Are you saying you can take anyone and make them into a quality broker?

My mom taught me to take the good out of every person. There’s a role for everyone in this business. The ones who have a tough time making it are the ones who have an ego. I like starting with people for whom it’s their first time in the real estate business, because their ego hasn’t been developed yet. You need to have an ego here, but I’d rather their ego be a healthy ego.

It sounds like you’re endlessly introspective about how the company is doing. Do you apply that way of thinking to your personal life too?

Growing up as an Orthodox Jew, [I believe that] everything comes from God and you want to make sure you’re doing the mission of God. You always reflect back and ask yourself, if you step off course, how do you get back on?

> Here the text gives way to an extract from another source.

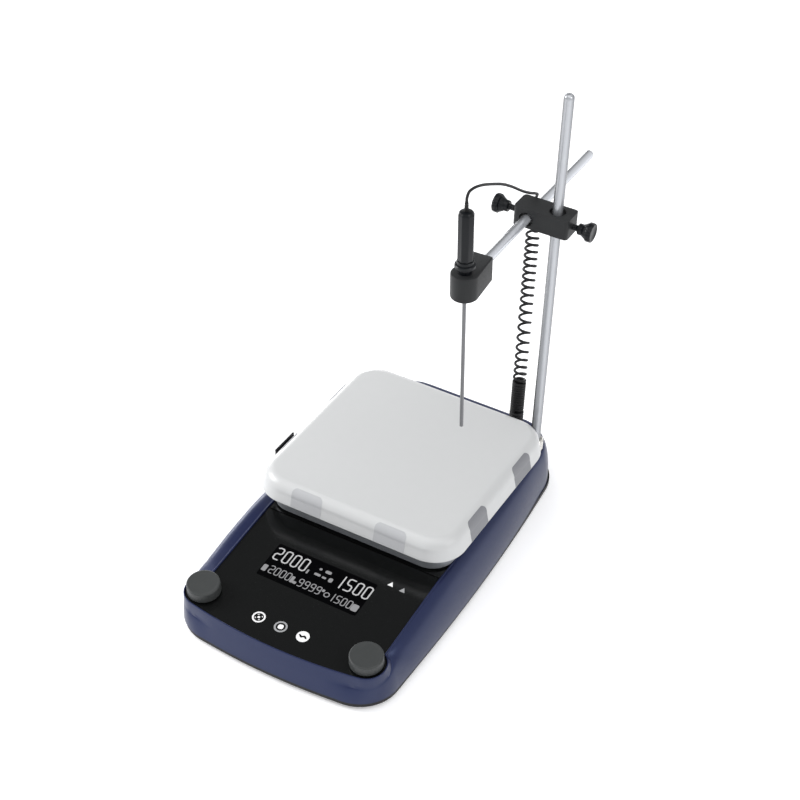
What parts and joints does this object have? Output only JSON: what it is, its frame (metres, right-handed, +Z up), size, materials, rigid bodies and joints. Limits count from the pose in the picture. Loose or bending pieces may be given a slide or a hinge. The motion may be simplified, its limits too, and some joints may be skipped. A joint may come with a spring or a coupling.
{
  "type": "magnetic stirrer",
  "caption": "Hotplate magnetic stirrer with a square plate, sloped control panel, support rod, clamped cross arm and temperature probe on a curly cord.",
  "frame": {"origin": "on the stirring axis, at the height of the surface that the feet stand on", "axes": "+X right, +Y back from the control panel to the rod's side, +Z up"},
  "size_m": [0.2014, 0.4171, 0.384],
  "materials": {
    "housing_paint": "blue-grey satin paint",
    "cover_plastic": "matt moulded black",
    "foot_rubber": "matt dark rubber",
    "panel_black": "glossy black sheet",
    "display_glass": "glossy near-black window",
    "knob_plastic": "satin grey-black",
    "plate_enamel": "matt white ceramic coat",
    "insert_grey": "matt mid grey",
    "tray_steel": "satin light grey metal",
    "steel": "polished stainless",
    "clamp_black": "satin black anodised",
    "grip_black": "satin black moulded",
    "cord_black": "satin black rubber",
    "board_green": "green circuit board",
    "copper": "copper wire",
    "iron": "dark laminated iron",
    "screw_steel": "bright zinc plate",
    "insulation_white": "white fibre board"
  },
  "bodies": {
    "base": {"upper_housing": "housing_paint", "bottom_cover": "cover_plastic", "rubber_feet": "foot_rubber", "cover_screws": "screw_steel", "control_panel": "panel_black", "rear_deck": "panel_black", "display_window": "display_glass", "display_module": "iron", "main_board": "board_green", "button_switches": "iron", "power_board": "board_green", "transformer": "copper", "left_encoder": "iron", "right_encoder": "iron", "plate_tray": "tray_steel", "insulation_disc": "insulation_white", "heating_element": "copper", "plate_standoffs": "steel", "top_plate": "plate_enamel", "plate_inserts": "insert_grey", "plate_clip": "grip_black", "motor_bracket": "steel", "motor_stator": "iron", "fan_frame": "cover_plastic", "power_inlet": "cover_plastic", "switch_frame": "cover_plastic", "rod_socket": "steel", "probe_socket": "screw_steel", "cable_coil": "cord_black", "coil_plug": "grip_black"},
    "left_dial": {"left_knob": "knob_plastic"},
    "right_dial": {"right_knob": "knob_plastic"},
    "left_key": {"left_button": "panel_black"},
    "middle_key": {"middle_button": "panel_black"},
    "right_key": {"right_button": "panel_black"},
    "stir_drive": {"motor_shaft": "steel", "magnet_holder": "tray_steel", "drive_magnets": "screw_steel"},
    "fan_wheel": {"fan_rotor": "grip_black"},
    "fuse_tray": {"fuse_drawer": "grip_black"},
    "rocker": {"power_rocker": "grip_black"},
    "mast": {"support_rod": "steel"},
    "clamp": {"clamp_block": "clamp_black"},
    "rod_screw": {"rod_thumbscrew": "grip_black"},
    "arm_screw": {"arm_thumbscrew": "grip_black"},
    "arm": {"cross_rod": "steel", "arm_end_cap": "grip_black"},
    "holder": {"probe_holder": "clamp_black", "holder_screw": "screw_steel"},
    "probe": {"probe_handle": "grip_black", "probe_collar": "grip_black", "probe_needle": "steel", "cable_gland": "cord_black", "probe_cable": "cord_black"}
  },
  "joints": [
    {"name": "left_dial_turn", "type": "hinge", "parent": "base", "child": "left_dial", "pos_m": [-0.0737, -0.1835, 0.03376], "axis": [0, -0.1045, 0.9945], "continuous": true},
    {"name": "right_dial_turn", "type": "hinge", "parent": "base", "child": "right_dial", "pos_m": [0.0737, -0.1835, 0.03376], "axis": [0, -0.1045, 0.9945], "continuous": true},
    {"name": "left_key_press", "type": "slide", "parent": "base", "child": "left_key", "axis": [0, -0.1045, 0.9945], "range_m": [-0.0006, 0], "stiffness_N_per_m": 800, "springref_m": 0.0012},
    {"name": "middle_key_press", "type": "slide", "parent": "base", "child": "middle_key", "axis": [0, -0.1045, 0.9945], "range_m": [-0.0006, 0], "stiffness_N_per_m": 800, "springref_m": 0.0012},
    {"name": "right_key_press", "type": "slide", "parent": "base", "child": "right_key", "axis": [0, -0.1045, 0.9945], "range_m": [-0.0006, 0], "stiffness_N_per_m": 800, "springref_m": 0.0012},
    {"name": "stir_spin", "type": "hinge", "parent": "base", "child": "stir_drive", "pos_m": [0, 0, 0.05], "axis": [0, 0, 1], "continuous": true},
    {"name": "fan_spin", "type": "hinge", "parent": "base", "child": "fan_wheel", "pos_m": [-0.045, 0.07, 0.012], "axis": [0, 0, 1], "continuous": true},
    {"name": "fuse_pull", "type": "slide", "parent": "base", "child": "fuse_tray", "axis": [0, 1, 0], "range_m": [0, 0.011]},
    {"name": "rocker_tilt", "type": "hinge", "parent": "base", "child": "rocker", "pos_m": [0.022, 0.1265, 0.025], "axis": [1, 0, 0], "range_deg": [0, 16]},
    {"name": "mast_turn", "type": "hinge", "parent": "base", "child": "mast", "pos_m": [0.073, 0.1, 0.05], "axis": [0, 0, 1], "range_deg": [-35, 35]},
    {"name": "clamp_lift", "type": "slide", "parent": "mast", "child": "clamp", "axis": [0, 0, 1], "range_m": [-0.04, 0.09], "deforming": ["cable_coil"]},
    {"name": "rod_screw_turn", "type": "hinge", "parent": "clamp", "child": "rod_screw", "pos_m": [0.09, 0.1, 0.272], "axis": [1, 0, 0], "continuous": true},
    {"name": "arm_screw_turn", "type": "hinge", "parent": "clamp", "child": "arm_screw", "pos_m": [0.03, 0.1, 0.272], "axis": [-1, 0, 0], "continuous": true},
    {"name": "arm_slide", "type": "slide", "parent": "clamp", "child": "arm", "axis": [0, 1, 0], "range_m": [-0.015, 0.045]},
    {"name": "holder_tilt", "type": "hinge", "parent": "arm", "child": "holder", "pos_m": [0.051, 0.012, 0.272], "axis": [0, 1, 0], "range_deg": [-15, 15]},
    {"name": "probe_lift", "type": "slide", "parent": "holder", "child": "probe", "axis": [-0.0366, 0, 0.9993], "range_m": [-0.0025, 0.018], "deforming": ["probe_cable"]}
  ]
}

What’s your outlook for 2018? Any concerns?

There’s not really anything that worries me on the real estate side. If interest rates go up, things will slow down. I don’t really understand the ramifications of [the proposed tax reform] and how all of that will play out.

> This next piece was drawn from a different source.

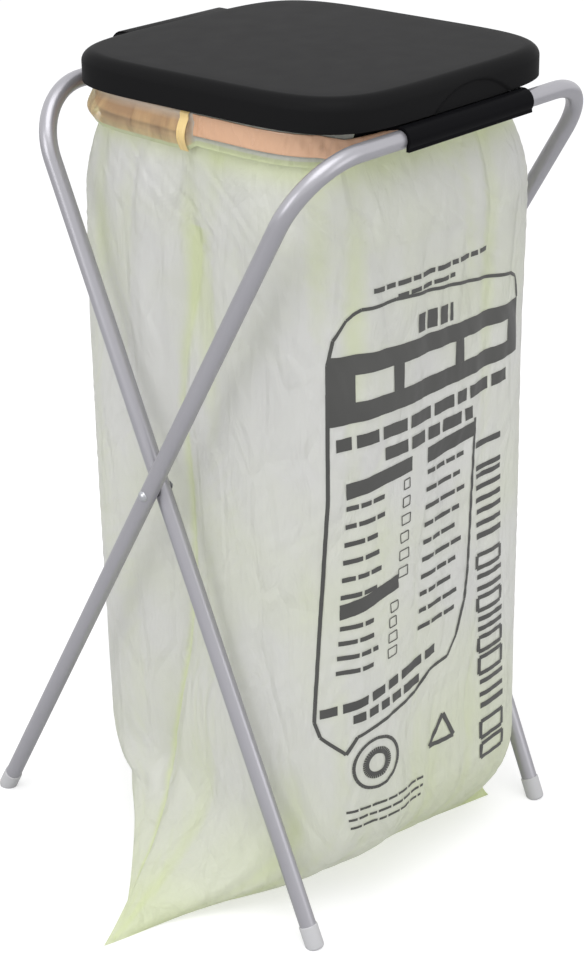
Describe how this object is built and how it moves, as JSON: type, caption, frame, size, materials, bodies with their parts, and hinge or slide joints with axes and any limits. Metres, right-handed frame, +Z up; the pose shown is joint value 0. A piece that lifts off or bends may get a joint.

What are your projections for Eastern Union?

From my end of it, I feel like, based on all these initiatives including our new bridge financing department and the broker affiliate division, I’m really gearing up to double market share next year. If the market does the same amount of business [overall], I’m hoping to do $7 billion or $8 billion next year. I’m very optimistic about the company’s prospects, and I think we’re really just getting started.

What are your specific goals for market share?

I always thought of the market as being $350 billion to $450 billion, so that would put me roughly at 1 percent market share. But that doesn’t really come into context, because in our industry, there is no market share leader. The number-one firm might be at 10 percent. Let’s put it this way. I think that real estate—commercial real estate—is going to finally really get hit next year with [a wave of] technology, data, and all that stuff. And I think I’m the leader in those areas.